I have some insurance for myself and my family and I have a rental property.

I invest in mid-term safe-haven instruments that offer modest returns with principal protection. This is because I view my family's property development business as one that has considerable risks, though it can also offer attractive returns.

I do not see the need to invest in many properties. It could be a double whammy for me if the economy is not doing well.

If I am not running my family business, I would take bigger risks with my investments.

About 30 per cent of my investments is hard cash in the bank, another 30 per cent is in bonds and the rest is in stocks and property.

I prefer to manage my own investments and aim for returns of 10 to 15 per cent.

The crisis in Europe has put my stock portfolio in the red. But I'm not unduly worried as I tend to take a more long-term view and my stocks are mainly in blue chips and large, reputable companies such as DBS Bank, Singapore Airlines and City Developments.

Q: Moneywise, what were your growing-up years like?

I am the youngest of six children in an upper-middle income family and life was comfortable during my growing-up years.

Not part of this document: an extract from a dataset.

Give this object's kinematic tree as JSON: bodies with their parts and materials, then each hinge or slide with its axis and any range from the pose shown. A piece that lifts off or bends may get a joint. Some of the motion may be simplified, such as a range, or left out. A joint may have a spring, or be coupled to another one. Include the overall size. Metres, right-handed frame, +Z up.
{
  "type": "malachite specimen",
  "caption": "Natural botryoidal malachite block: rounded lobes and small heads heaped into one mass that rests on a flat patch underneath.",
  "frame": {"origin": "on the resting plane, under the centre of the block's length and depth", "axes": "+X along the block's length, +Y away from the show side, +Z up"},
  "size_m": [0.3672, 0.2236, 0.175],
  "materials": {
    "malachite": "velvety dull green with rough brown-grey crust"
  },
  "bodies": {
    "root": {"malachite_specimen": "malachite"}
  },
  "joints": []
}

My father Evan Lim retired in the late 1990s.

My parents were, however, always careful to inculcate the virtues of frugality and spending within one's means.

Great importance was also placed on our education.

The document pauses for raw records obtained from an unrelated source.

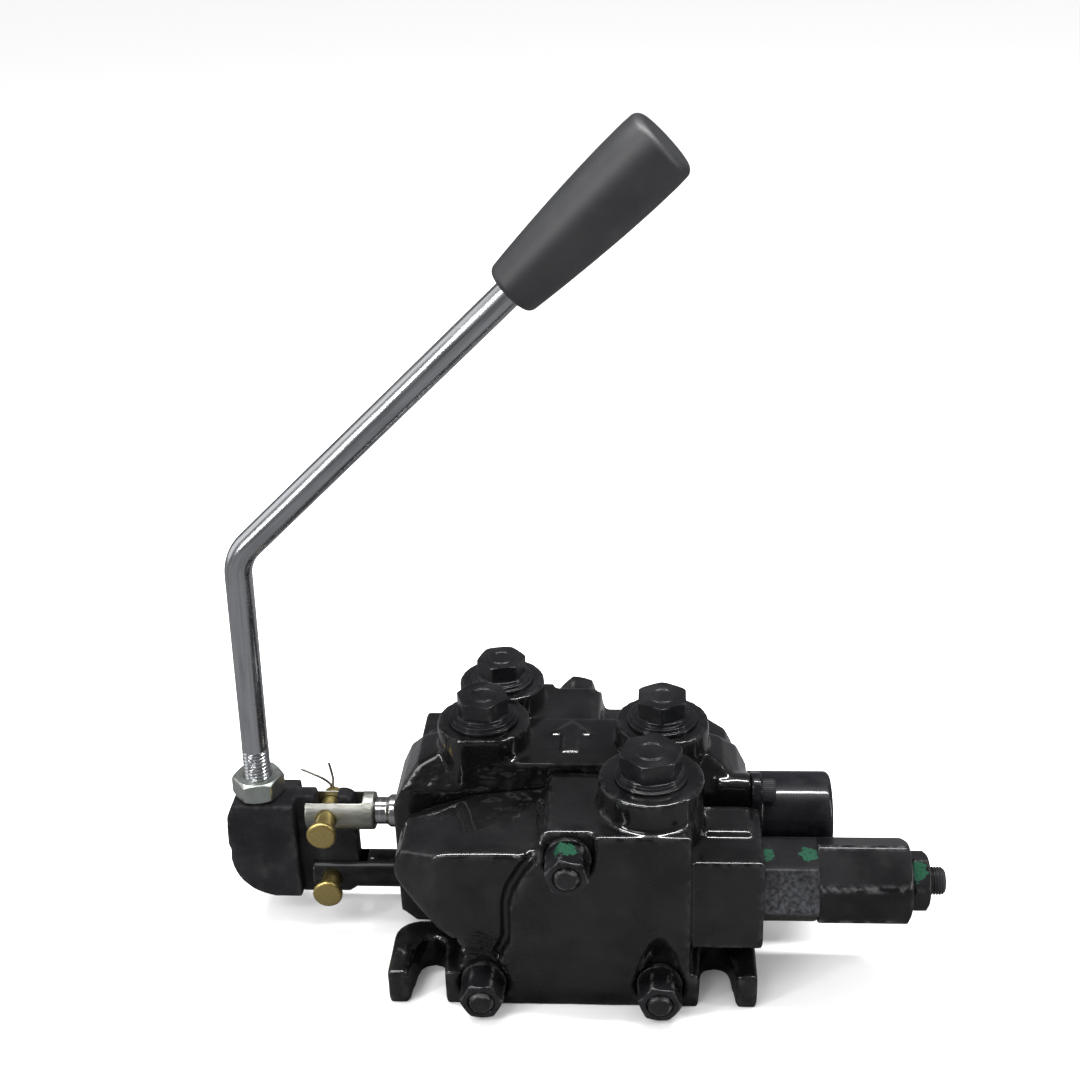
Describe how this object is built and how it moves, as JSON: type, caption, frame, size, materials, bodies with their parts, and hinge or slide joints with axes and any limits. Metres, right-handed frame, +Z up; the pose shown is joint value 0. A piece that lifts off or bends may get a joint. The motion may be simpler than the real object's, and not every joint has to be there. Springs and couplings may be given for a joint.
{
  "type": "hydraulic stack valve",
  "caption": "Hand-operated hydraulic directional valve built from bolted sections, with an adjustable relief cartridge, a spring-centred spool and a bent lever.",
  "frame": {"origin": "on the mounting plane, under the spool axis and midway between the feet", "axes": "+Z up, +X along the spool from the lever to the spring cap, -Y towards the inlet section's front face"},
  "size_m": [0.3382, 0.1588, 0.3879],
  "materials": {
    "black_enamel": "thick glossy black enamel over a sand casting",
    "black_plug": "satin black painted steel",
    "black_fastener": "gloss black over steel",
    "relief_steel": "worn black oxide, bare on the edges",
    "seal_rubber": "nitrile rubber",
    "ground_steel": "ground and hardened",
    "spring_steel": "oiled spring wire",
    "yellow_zinc": "yellow chromated zinc, brass coloured",
    "dark_wire": "dull steel wire",
    "bright_zinc": "bright zinc plate",
    "matte_black": "matte black paint on a casting",
    "grip_plastic": "moulded, fine satin texture"
  },
  "bodies": {
    "valve_body": {"inlet_section": "black_enamel", "work_section": "black_enamel", "outlet_section": "black_enamel", "inlet_port_plug": "black_plug", "work_port_plug_left": "black_plug", "work_port_plug_right": "black_plug", "outlet_port_plug": "black_plug", "port_plug_o_rings": "seal_rubber", "section_seal_rings": "seal_rubber", "tie_rods": "black_fastener", "tie_rod_nuts_front": "black_fastener", "tie_rod_nuts_rear": "black_fastener", "tie_rod_washers": "black_fastener", "relief_body": "relief_steel", "relief_bonnet": "black_enamel", "relief_jam_nut": "black_fastener", "relief_o_ring": "seal_rubber", "relief_spring": "spring_steel", "relief_spring_button": "ground_steel", "spring_cap": "black_enamel", "spring_cap_screws": "black_fastener", "spring_cap_seal": "seal_rubber", "spool_seal_rings": "seal_rubber", "load_check_spring": "spring_steel", "pivot_lug": "black_enamel", "clevis_pin_lower": "yellow_zinc", "cotter_lower": "dark_wire"},
    "spool_group": {"spool": "ground_steel", "spool_bolt": "black_fastener", "spring_seat_inner": "ground_steel", "spring_seat_outer": "ground_steel", "centring_spring": "spring_steel", "spool_clevis": "bright_zinc", "clevis_pin_upper": "yellow_zinc", "cotter_upper": "dark_wire"},
    "lever": {"handle_bracket": "matte_black", "lever_rod": "bright_zinc", "lever_jam_nut": "bright_zinc", "grip": "grip_plastic"},
    "relief_poppet_body": {"relief_poppet": "ground_steel"},
    "relief_screw": {"relief_adjusting_screw": "black_fastener"},
    "load_check": {"load_check_poppet": "ground_steel"}
  },
  "joints": [
    {"name": "lever_swing", "type": "hinge", "parent": "valve_body", "child": "lever", "pos_m": [-0.1205, 0, 0.0225], "axis": [0, 1, 0], "range_deg": [-11, 11], "stiffness_Nm_per_rad": 40},
    {"name": "spool_slide", "type": "slide", "parent": "valve_body", "child": "spool_group", "axis": [1, 0, 0], "range_m": [-0.0068, 0.0068]},
    {"name": "relief_lift", "type": "slide", "parent": "valve_body", "child": "relief_poppet_body", "axis": [1, 0, 0], "range_m": [0, 0.0018], "stiffness_N_per_m": 2000, "springref_m": -0.002, "deforming": ["relief_spring"]},
    {"name": "relief_screw_turn", "type": "hinge", "parent": "valve_body", "child": "relief_screw", "pos_m": [0.15, -0.046, 0.054], "axis": [1, 0, 0], "range_deg": [-180, 180]},
    {"name": "check_lift", "type": "slide", "parent": "valve_body", "child": "load_check", "axis": [0, 1, 0], "range_m": [0, 0.003], "stiffness_N_per_m": 300, "springref_m": -0.003, "deforming": ["load_check_spring"]}
  ],
  "couplings": [
    {"joint": "spool_slide", "follows": "lever_swing", "m_per_rad": 0.0345}
  ]
}
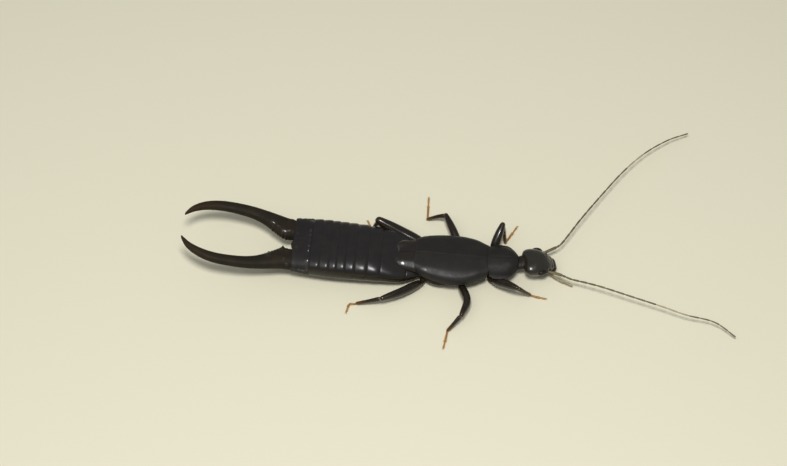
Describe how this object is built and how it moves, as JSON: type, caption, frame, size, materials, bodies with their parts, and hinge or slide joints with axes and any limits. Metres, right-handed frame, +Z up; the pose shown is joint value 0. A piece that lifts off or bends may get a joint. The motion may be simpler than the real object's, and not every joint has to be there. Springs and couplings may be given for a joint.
{
  "type": "black earwig",
  "caption": "Life-size standing male earwig with bowed toothed pincers, short wing covers, long jointed feelers and amber feet.",
  "frame": {"origin": "on the floor under the middle of the whole animal's box", "axes": "+X towards the head along the body, +Y to the animal's left, +Z up from the floor"},
  "size_m": [0.0424, 0.022, 0.0035],
  "materials": {
    "shell_black": "satin black shell, finely pitted",
    "gloss_black": "glossy brown-black shell of pincers and legs",
    "eye_black": "glossy black, finely faceted",
    "underside_brown": "satin dark brown",
    "feeler_brown": "dull brown-black with a pale band near the tip",
    "foot_amber": "dull amber"
  },
  "bodies": {
    "root": {"abdomen_1": "shell_black", "abdomen_2": "shell_black", "abdomen_3": "shell_black", "abdomen_4": "shell_black", "abdomen_5": "shell_black", "abdomen_6": "shell_black", "abdomen_7": "shell_black", "abdomen_8": "shell_black", "abdomen_9": "shell_black", "abdomen_10": "shell_black", "antenna_left": "feeler_brown", "antenna_right": "feeler_brown", "eye_left": "eye_black", "eye_right": "eye_black", "forceps_left": "gloss_black", "forceps_right": "gloss_black", "head": "shell_black", "labrum": "gloss_black", "mandible_left": "gloss_black", "mandible_right": "gloss_black", "neck": "underside_brown", "palp_left": "feeler_brown", "palp_right": "feeler_brown", "pronotum": "shell_black", "prothorax": "underside_brown", "pygidium": "gloss_black", "sternum": "underside_brown", "tegmen_left": "shell_black", "tegmen_right": "shell_black", "thorax": "underside_brown", "wing_tip_left": "shell_black", "wing_tip_right": "shell_black", "leg_front_left_coxa": "underside_brown", "leg_front_left_femur": "gloss_black", "leg_front_left_tibia": "gloss_black", "leg_front_left_tarsus": "foot_amber", "leg_front_right_coxa": "underside_brown", "leg_front_right_femur": "gloss_black", "leg_front_right_tibia": "gloss_black", "leg_front_right_tarsus": "foot_amber", "leg_middle_left_coxa": "underside_brown", "leg_middle_left_femur": "gloss_black", "leg_middle_left_tibia": "gloss_black", "leg_middle_left_tarsus": "foot_amber", "leg_middle_right_coxa": "underside_brown", "leg_middle_right_femur": "gloss_black", "leg_middle_right_tibia": "gloss_black", "leg_middle_right_tarsus": "foot_amber", "leg_hind_left_coxa": "underside_brown", "leg_hind_left_femur": "gloss_black", "leg_hind_left_tibia": "gloss_black", "leg_hind_left_tarsus": "foot_amber", "leg_hind_right_coxa": "underside_brown", "leg_hind_right_femur": "gloss_black", "leg_hind_right_tibia": "gloss_black", "leg_hind_right_tarsus": "foot_amber"}
  },
  "joints": []
}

As with most other Asian families, my parents were strict with us. But amusingly, they dote on their grandchildren.

I must say what helped to shape my perception of money management was the invaluable experience I gained while helping my father liquidate an IT firm, which he had invested in.

The bursting of the dot.com bubble followed by the 9/11 terrorist attacks in the United States resulted in the firm, which had about 200 people, running into cash-flow problems and it had to be liquidated.

My father paid his share of the losses but also covered some of the losses of his partners. This taught me that while one should be prudent with money, he should also exercise some form of generosity when required.

I also learnt that in business, you must avoid over-expansion and always maintain sound business fundamentals. Save most of your income and spend only on necessities. Indulge in luxury items using only profits from your investments.

You must make your money work for you and not work to pay for luxury items using money that you have not earned.

Q: How did you get interested in investing?

I started investing in initial public offerings during my university days. It was very common among my peers.

It was a golden era for IPOs. Being allocated an IPO lot meant instant profits as most IPO shares rose above the issue price on the first day of trading. Like most of my peers, I had my share of 'killings' of between a few hundred to a couple of thousands.

Q: What property do you own?

An apartment in Illuminaire on Devonshire, which was developed by my company. It is currently rented out and fetching reasonably good yields of about 4 per cent.

Q: What's the most extravagant thing you have bought?

Two Franck Muller watches which cost slightly under $20,000 each. I bought them to mark the achievement of certain milestones in the property development business. I intend to pass them to my boys when they come of age.

Q: What's your retirement plan?

I have not thought of retiring as my job is my passion. I am consistently exploring opportunities to take it to new heights.

The sense of achievement I have from overcoming the design constraints of a piece of land, transforming it into a marketable piece of property and finally seeing the project to completion is difficult to describe.

Q: Home is now...

My family and I live with my parents in a family- owned bungalow in the Bukit Timah area.

I am developing a pair of semi-detached houses with my brother. They sit on a piece of land that my father had bought many years ago. My family will move to one of the houses soon.

Q: I drive...

A black 730Li BMW.

joyceteo@sph.com.sg

Let money work for you

'In business, you must avoid over-expansion and always maintain sound business fundamentals. Save most of your income and spend only on necessities. Indulge in luxury items using only profits from your investments. You must make your money work for you and not work to pay for luxury items using money that you have not earned.'

MR LIM, on what he had learnt about doing business

WORST AND BEST BETS

Q: What is your worst investment to date?

My worst investments to date were the shares that I bought blindly during my varsity days.

I had made some money from some of the initial public offerings and became greedy for more. I then ploughed the profits and my savings into other shares such as Natsteel Electronics.

During the Asian financial crisis, the drastic correction in share prices wiped out about $20,000 of my savings, which was a lot to me in those days.

Looking back, however, the lesson learnt was a valuable, albeit painful, one.

Q: And your best?

This would be my 635 sq ft apartment at Illuminaire On Devonshire. I bought it for about $1 million in 2009 and it is worth about $1.5 million now.